「Sprout」

SL-782007-04-19



1.SHINGO's Dinner
2.ILL西成BLUES -GEEK REMIX-
3.諸先輩方からのお言葉
4.地元LOVE
5.運命のイタズラ
6.Come on!
7.パーティといてまえと私
8.苦労すフィンガー
9.こっちみ〜
10.PARTYのはじまり ft.勝
11.不適切な発言 ft.02
12.SKIT
13.いい漢じの異端児 ft.漢
14.手あGhetto ft.CHIEF ROKKA
15.GREAT MUSIC ft.TARO SOUL
16.MCは2度ベルを鳴らす ft.TARO SOUL
17.のんびりと行こう ft.ARIA
18.クラップさん ft.ARIA
19.U.Y.C

彼のアイデンティティは、無骨ながら確かな日本語的ライミングよりむしろ、気取らないそのキャラクターにこそある。
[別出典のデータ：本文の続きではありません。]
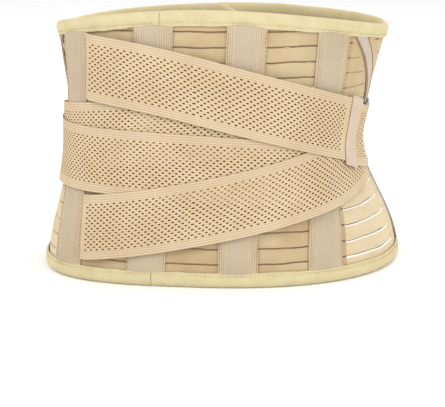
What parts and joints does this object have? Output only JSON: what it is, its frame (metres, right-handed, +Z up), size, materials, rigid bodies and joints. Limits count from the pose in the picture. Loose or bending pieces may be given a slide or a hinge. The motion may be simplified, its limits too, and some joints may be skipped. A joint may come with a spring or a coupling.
{
  "type": "back brace",
  "caption": "Elastic back brace, closed as worn: stayed and slit back section, crossing perforated straps, plush edge binding, overlapping hook-and-loop front flaps and two peel-off pull tabs.",
  "frame": {"origin": "middle of the box, on the plane of the lower rim", "axes": "+Z up the wearer's spine, -Y out of the wearer's back, +X towards the wearer's right flap's side"},
  "size_m": [0.3457, 0.3162, 0.252],
  "materials": {
    "elastic": "ribbed elastic with see-through slits",
    "plush_binding": "brushed plush",
    "stay_tape": "corded woven tape",
    "backing_cotton": "plain weave",
    "spring_steel": "satin",
    "ribbon": "fine twill ribbon",
    "joiner_tape": "fine ribbed elastic",
    "hook_tape": "moulded hooks",
    "loop_tape": "brushed loop",
    "tab_cover": "brushed nylon",
    "label": "satin, blank",
    "mesh_strap": "perforated elastic mesh"
  },
  "bodies": {
    "back": {"back_elastic": "elastic", "back_top_binding": "plush_binding", "back_bottom_binding": "plush_binding", "stay_channel_1": "stay_tape", "stay_channel_2": "stay_tape", "stay_channel_3": "stay_tape", "stay_channel_4": "stay_tape", "stay_backing_1": "backing_cotton", "stay_backing_2": "backing_cotton", "stay_backing_3": "backing_cotton", "stay_backing_4": "backing_cotton", "steel_stay_1": "spring_steel", "steel_stay_2": "spring_steel", "steel_stay_3": "spring_steel", "steel_stay_4": "spring_steel", "upper_strap": "mesh_strap", "lower_strap": "mesh_strap", "middle_strap": "mesh_strap", "inner_strap": "mesh_strap"},
    "right_wing": {"right_elastic": "elastic", "right_top_binding": "plush_binding", "right_bottom_binding": "plush_binding", "right_end_binding": "plush_binding", "right_side_ribbon": "ribbon", "right_side_stay": "spring_steel", "right_loop_panel": "loop_tape", "right_strap_end": "mesh_strap", "right_joiner": "joiner_tape"},
    "left_wing": {"left_elastic": "elastic", "left_top_binding": "plush_binding", "left_bottom_binding": "plush_binding", "left_end_binding": "plush_binding", "left_side_ribbon": "ribbon", "left_side_stay": "spring_steel", "left_hook_panel": "hook_tape", "care_label": "label", "middle_strap_end": "mesh_strap", "inner_strap_end": "mesh_strap", "left_joiner": "joiner_tape"},
    "right_tab": {"right_tab_mesh": "mesh_strap", "right_tab_cover": "tab_cover", "right_tab_hook": "hook_tape"},
    "left_tab": {"left_tab_mesh": "mesh_strap", "left_tab_cover": "tab_cover", "left_tab_hook": "hook_tape"}
  },
  "joints": [
    {"name": "right_flap_open", "type": "hinge", "parent": "back", "child": "right_wing", "pos_m": [0.1382, -0.1166, 0.125], "axis": [0, 0, -1], "range_deg": [0, 80]},
    {"name": "left_flap_open", "type": "hinge", "parent": "back", "child": "left_wing", "pos_m": [-0.157, -0.1196, 0.125], "axis": [0, 0, 1], "range_deg": [0, 36]},
    {"name": "right_tab_peel", "type": "hinge", "parent": "right_wing", "child": "right_tab", "pos_m": [0.1435, -0.0565, 0.125], "axis": [0, 0, -1], "range_deg": [0, 100]},
    {"name": "left_tab_peel", "type": "hinge", "parent": "left_wing", "child": "left_tab", "pos_m": [-0.163, 0.0184, 0.118], "axis": [0, 0, 1], "range_deg": [0, 100]}
  ],
  "couplings": [
    {"joint": "left_flap_open", "follows": "right_flap_open", "ratio": 0.45}
  ]
}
コテコテの大阪弁で赤裸々に綴られる「痛み」はおしつけでなく万人の胸に響き、ユーモアは知性とマナーに基づいているから単なるお笑いにならない。要するに、既存の様式を自らの世界観に組み込み、エンターテイメントに昇華させる術に長けているのだ。今回LIBRAからファーストフルとなる本作をリリースするにあたって用意された、比較的メジャー寄りなトラック群はそうしたメソッドをうまく際立たせている。M7・M14といったアゲチューンからM17・M18の歌モノに至るまで、いかなる定番トピックにおいても自身のカラーを損なっていないのはたいしたものだ。中でも極めつけはM19で、これほど人間味のあるラップは他に類を見ない。ただ、全体としてはもう少し構成を絞ってもよかった気もする。それにしても、テクニックでなくヴァイブスでリスナーをロックしてしまう彼の存在自体が、実に魅力的だ。